Pintura de um burro voador sendo segurado por uma pessoa que está no chão usando uma corda ao lado do texto impresso fixado em grande tamanho na parede.

Leia também: Exposição coletiva maa, que aconteceu na Mitre 6 meses depois em que Marcos Siqueira e Gisele Camargo participaram.

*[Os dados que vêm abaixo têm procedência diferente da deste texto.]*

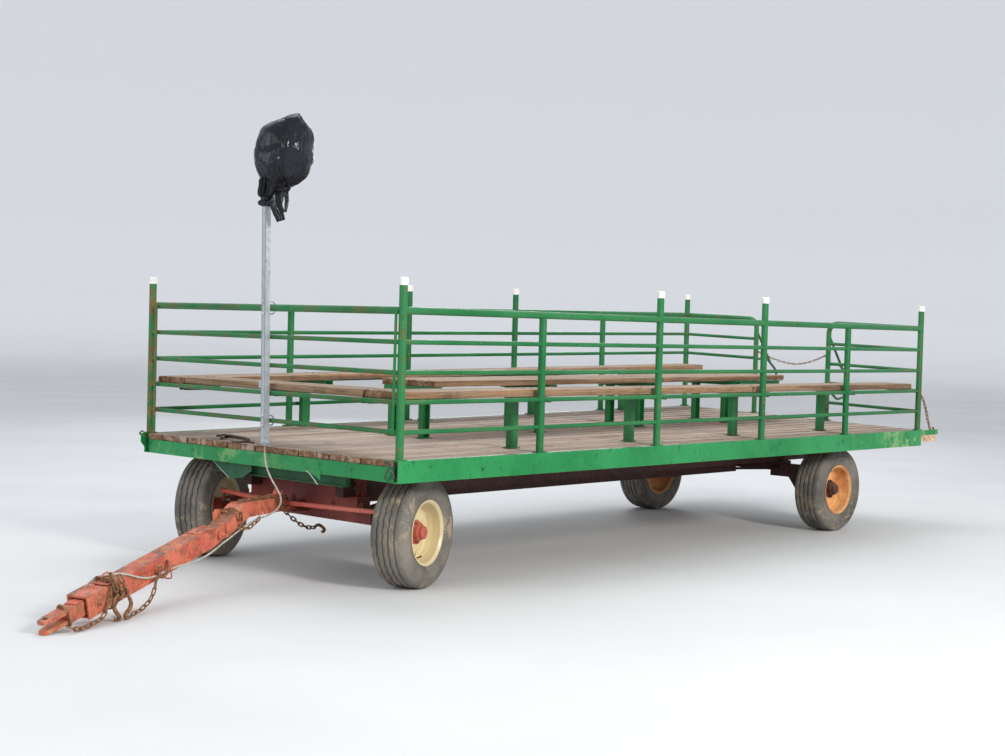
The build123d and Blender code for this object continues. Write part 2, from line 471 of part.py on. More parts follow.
WHEELS = [  # name, side, kingpin or axle place, offset, turn
    ("front_left", 1, (AXLE_FX, KING_Y), WHEEL_OFF, STEER + TOE[1]), ("front_right", -1, (AXLE_FX, -KING_Y), WHEEL_OFF, STEER + TOE[-1]),
    ("rear_left", 1, (AXLE_RX, 0), WHEEL_Y, 0.0), ("rear_right", -1, (AXLE_RX, 0), WHEEL_Y, 0.0)]
for name, s, (px, py), off, turn in WHEELS:
    L = Pos(px, py, 0) * Rot(0, 0, turn) * Pos(0, s * off, HUB_Z) * Rot(0, 0, 90 * s)
    put("tyre_" + name, place(L, tyre()))
    put("rim_" + name, place(L, rim()))
    put("hub_" + name, place(L, hub()))

# ---- light cable -----------------------------------------------------------
CABLE_R = 5.5
put("pole_grommet", POLE_AX * bx(-PA + 2.7, PA - 2.7, -PA + 2.7, PA - 2.7, 2, 26))


def hf(s_, off, z):
    # a point ahead of and beside the head pin, at height z
    c_, t_ = cos(radians(STEER)), sin(radians(STEER))
    return (HEAD_X + s_ * c_ - off * t_, s_ * t_ + off * c_, z)


ROUTE = [(POLE_X, POLE_Y, POLE_Z0 + 2), (POLE_X, POLE_Y, 766), (3077, 88, 692), (3090, 150, 618), hf(344, 98, 542), hf(322, 112, 482), hf(326, 92, 430),
         hf(372, 72, 401), hf(440, 67, 388), hf(530, 67, 384), hf(640, 67, 363), hf(748, 67, 330), hf(832, 67, 300), hf(905, 67, 280), hf(985, 67, 250),
         hf(1085, 68, 222), hf(1215, 71, 208), hf(1345, 72, 205), hf(1470, 71, 193), hf(1600, 69, 170), hf(1710, 70, 184), hf(1795, 72, 210),
         hf(1852, 58, 226), hf(1895, 14, 224), hf(1925, -36, 214), hf(1948, -76, 192), hf(1975, -92, 140), hf(2030, -92, 104), hf(2095, -90, 84)]
SPLIT_HEAD, SPLIT_TONGUE = 8, 13          # the cable passes to the next body halfway along the run after these points


def half(i):
    return tuple((p + q) / 2 for p, q in zip(ROUTE[i], ROUTE[i + 1]))


DROP = ROUTE[:SPLIT_HEAD + 1] + [half(SPLIT_HEAD)]
HEAD_RUN = [half(SPLIT_HEAD)] + ROUTE[SPLIT_HEAD + 1:SPLIT_TONGUE + 1] + [half(SPLIT_TONGUE)]
TONGUE_RUN = [half(SPLIT_TONGUE)] + ROUTE[SPLIT_TONGUE + 1:]


def cord_tube(points):
    v = [Vector(*p) for p in points]
    runs = [(v[i + 1] - v[i]).length for i in range(len(v) - 1)]
    radii = []
    for i in range(1, len(v) - 1):
        turn = (v[i] - v[i - 1]).get_angle(v[i + 1] - v[i])
        radii.append(0.45 * min(runs[i - 1], runs[i]) / tan(radians(turn) / 2))
    path = FilletPolyline(*points, radius=radii)
    tube = sweep(Plane(origin=path @ 0, z_dir=path % 0) * Circle(CABLE_R), path=path)
    print("cord", round(path.length), "runs", [round(r_) for r_ in runs], "radii", [round(r_) for r_ in radii],
          "volume", round(tube.volume / (pi * CABLE_R ** 2 * path.length), 4))
    return tube


put("cable_drop", cord_tube(DROP))
put("cable_head", cord_tube(HEAD_RUN))
put("cable_tongue", cord_tube(TONGUE_RUN))
e0, e1 = Vector(*TONGUE_RUN[-2]), Vector(*TONGUE_RUN[-1])
u = (e1 - e0).normalized()
plug = rod(tuple(e1), tuple(e1 + u * 22), 10) + rod(tuple(e1 + u * 22), tuple(e1 + u * 62), 17)
plug -= rod(tuple(e1 + u * 46), tuple(e1 + u * 70), 13.5)
put("cable_plug", plug)

# ---- common shift and export -----------------------------------------------
FRONT_X = 0.0
for sh in nodes["hitch_bar"]:
    FRONT_X = max(FRONT_X, sh.bounding_box().max.X)
REAR_X = min(sh.bounding_box().min.X for n in ("boarding_handrails",) for sh in nodes[n])
SHIFT_X = -(FRONT_X + REAR_X) / 2
print("shift", round(SHIFT_X, 3), "front", round(FRONT_X, 1), "rear", round(REAR_X, 1), "pitch", round(TONGUE_PITCH, 3))

for name, shapes in nodes.items():
    moved = []
    for sh in shapes:
        moved.extend((Pos(SHIFT_X, 0, BASE_Z) * s) for s in sh.solids())
    out = moved[0] if len(moved) == 1 else Compound(children=moved)
    export_step(out, f"parts/{name}.step")
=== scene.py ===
import bpy, json, math, random
import numpy as np
from mathutils import Vector, Matrix, noise as mnoise


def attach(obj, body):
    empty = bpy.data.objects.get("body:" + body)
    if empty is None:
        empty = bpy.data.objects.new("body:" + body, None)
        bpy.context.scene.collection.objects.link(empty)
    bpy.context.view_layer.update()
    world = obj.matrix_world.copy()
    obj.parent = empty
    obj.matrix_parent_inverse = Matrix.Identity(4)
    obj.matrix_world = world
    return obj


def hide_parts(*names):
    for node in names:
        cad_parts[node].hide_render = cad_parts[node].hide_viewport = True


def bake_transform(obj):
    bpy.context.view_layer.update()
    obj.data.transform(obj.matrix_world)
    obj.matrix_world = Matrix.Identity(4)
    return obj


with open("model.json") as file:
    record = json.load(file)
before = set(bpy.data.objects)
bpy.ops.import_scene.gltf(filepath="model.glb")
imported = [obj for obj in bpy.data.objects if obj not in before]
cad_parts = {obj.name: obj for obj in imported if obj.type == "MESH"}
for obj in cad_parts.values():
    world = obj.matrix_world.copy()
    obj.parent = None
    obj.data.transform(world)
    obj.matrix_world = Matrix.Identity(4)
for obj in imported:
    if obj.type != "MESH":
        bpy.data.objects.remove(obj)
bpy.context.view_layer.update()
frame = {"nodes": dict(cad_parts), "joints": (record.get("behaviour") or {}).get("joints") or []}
NODES = frame["nodes"]
JOINTS = {j["name"]: j for j in frame["joints"]}

# ---- places ----------------------------------------------------------------
SHIFT, BASE = -0.853486, 0.012
TWIST, END_X, POST_Y, DECK_TOP = 5.2e-6, 3020.0, 1220.35, 800.0
C20, S20 = math.cos(math.radians(20)), math.sin(math.radians(20))
PITCH = math.asin(342.0 / math.hypot(1540.0, 36.0)) - math.atan2(36.0, 1540.0)


def P(x, y, z):
    # millimetres from the middle of the deck to the row frame in metres
    return Vector((x / 1000 + SHIFT, y / 1000, z / 1000 + BASE))


def lift(x, y):
    return TWIST * max(0.0, END_X - x) * max(0.0, POST_Y - y)


def H(s, o, z):
    # ahead of and beside the steering head's pin
    return P(2783 + s * C20 - o * S20, s * S20 + o * C20, z)


def T(x, y, z):
    # tongue: x along the beam from the hinge pin, y to its left, z across it
    return H(930 + x * math.cos(PITCH) + z * math.sin(PITCH), y, 330 - x * math.sin(PITCH) + z * math.cos(PITCH))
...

Grupo de adolescentes vestindo uniforme escolar sentados formando um círculo no salão expositivo, estando o artista Marcos Siqueira entre eles

É claro que, em termos de mercado, foi de encher os olhos dos colecionadores, mas exposição nenhuma se limita a isso! A mediação bem pensada transforma o espaço da galeria em quase institucional, e o caráter educativo não foi dedicado só a clientes e visitantes, mas dessa vez especialmente também a um grupo de estudantes de uma escola da Serra do Cipó, que contou com a presença do artista. Ali, sentados em círculo, a visita foi marcada por encantamento mútuo… Os alunos viam nas paredes seu cotidiano, enquanto a arte, por sua vez, os reconhecia. A troca, que permitia falar e ouvir os jovens, passou por diversos temas, como racismo e preservação, destacando os trabalhos do Marcos de reciclagem na região, que já era conhecido por alguns deles. Afinal, ele não só se apropria da Serra do Cipó em tela, mas também devolve parte do que recebe a ela!

Sobre artista e curadora:

Marcos Siqueira vive e trabalha na Serra do Cipó. Envolvido com práticas de preservação ambiental como brigada de incêndio, guia e através dos projetos Coletivo Caminho Limpo e JMC Reciclagem, ele retira desse ambiente do qual tanto a matéria para seu trabalho. Artista autodidata, com histórico de práticas manuais, está em itinerância na mostra Antonio Obá | Finca Pé: Estórias da Terra no CCBB, e posta alguns de seus trabalhos no Instagram @marcos_siqueira.sc. Gisele Camargo, por sua vez, é formada em Artes Visuais pela EBA/UFRJ, natural do Rio de Janeiro e também moradora da Serra do Cipó, onde produz suas pinturas, é ativa em processos de prevenção de danos ao ambiente e está construindo o Serra Morena Núcleo de Invenções. No perfil @giselecamagodu compartilha processos e animais resgatados que precisam de adoção. (Sim, os dois são incríveis e merecem todo enaltecimento possível!).